Near the pills, police also allegedly seized “several bundles of cash,” including $4,010 near a storage cubby above the driver’s seat.
Dubinstov was transporting the load to the Portland area, said Medford police Lt. Darrell Graham. These types of pills, which are pressed to mimic oxycodone but are much more potent and deadly, are increasingly common in Southern Oregon, he said.
Graham said no connection has been established between the rise in overdoses this summer and this arrest. He declined to comment on the potency of the pills.
Dubinstov also faces misdemeanor counts of delivering and possessing cocaine after police allegedly found less than a gram of the drug inside a jacket behind the driver’s seat.

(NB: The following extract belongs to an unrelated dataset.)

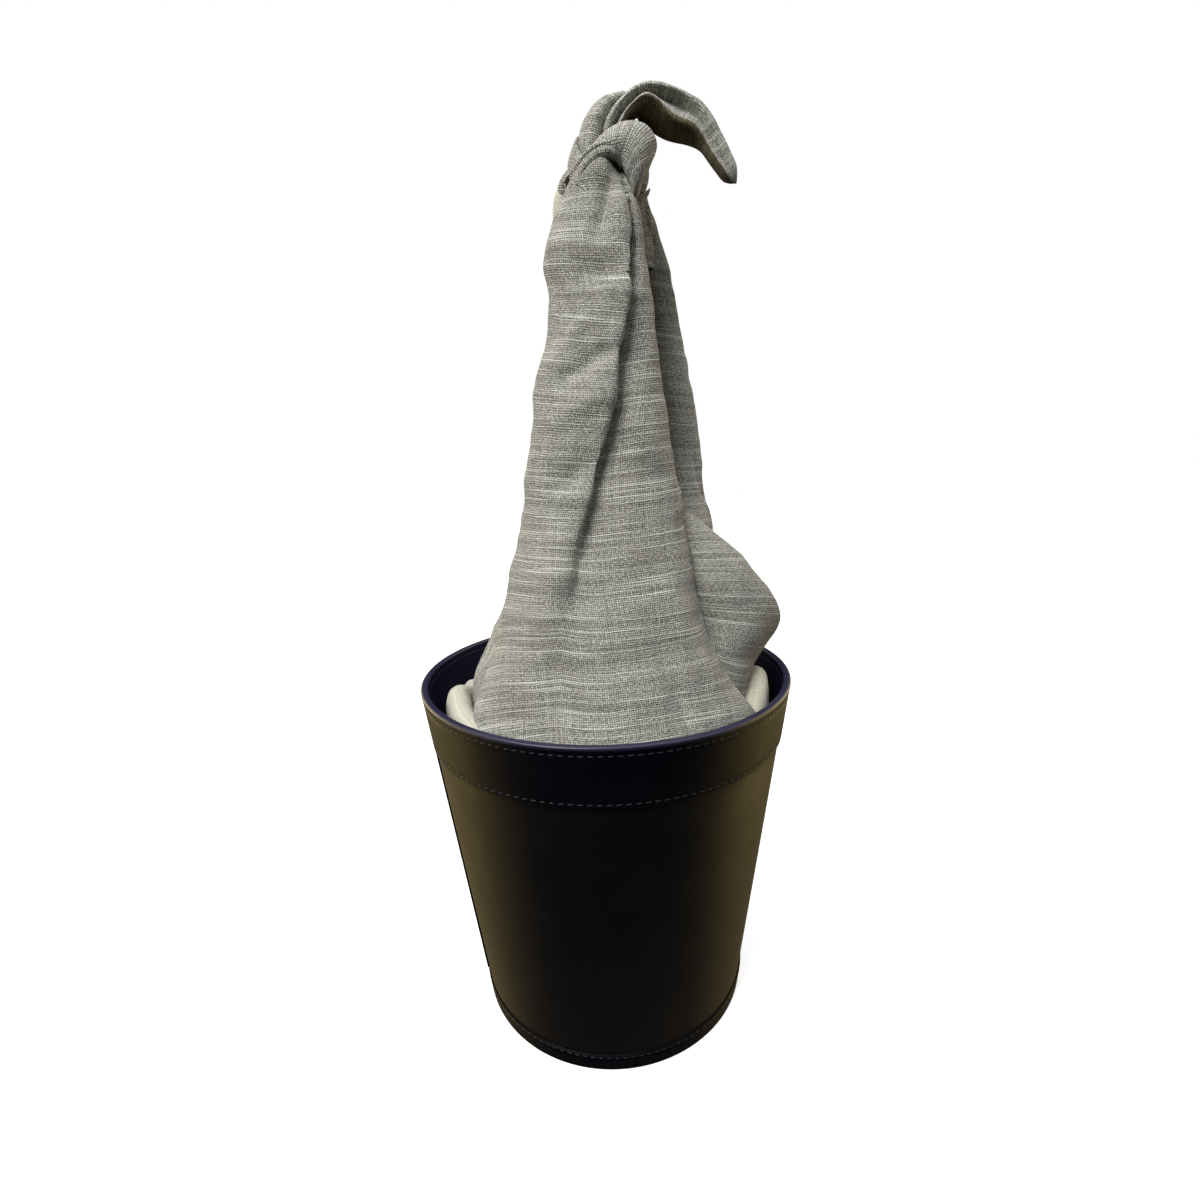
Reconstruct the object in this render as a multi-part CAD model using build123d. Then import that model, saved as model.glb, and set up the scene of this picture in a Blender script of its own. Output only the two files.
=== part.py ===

MADGE arrested Dubinstov Aug. 6 on drug charges, Jackson County Jail records show. He was released the same day after posting a 10% bond on his bail, which was set at $42,500, according to a news release from MADGE.
At the beginning of this week, a grand jury indicted Dubinstov on felony counts of unlawfully delivering a Schedule II controlled substance and unlawfully delivering cocaine, and on misdemeanor charges of unlawfully possessing a Schedule II controlled substance and possessing cocaine.
Court records show that Dubinstov is scheduled to make his initial court appearance on the Jackson County charges Sept. 5.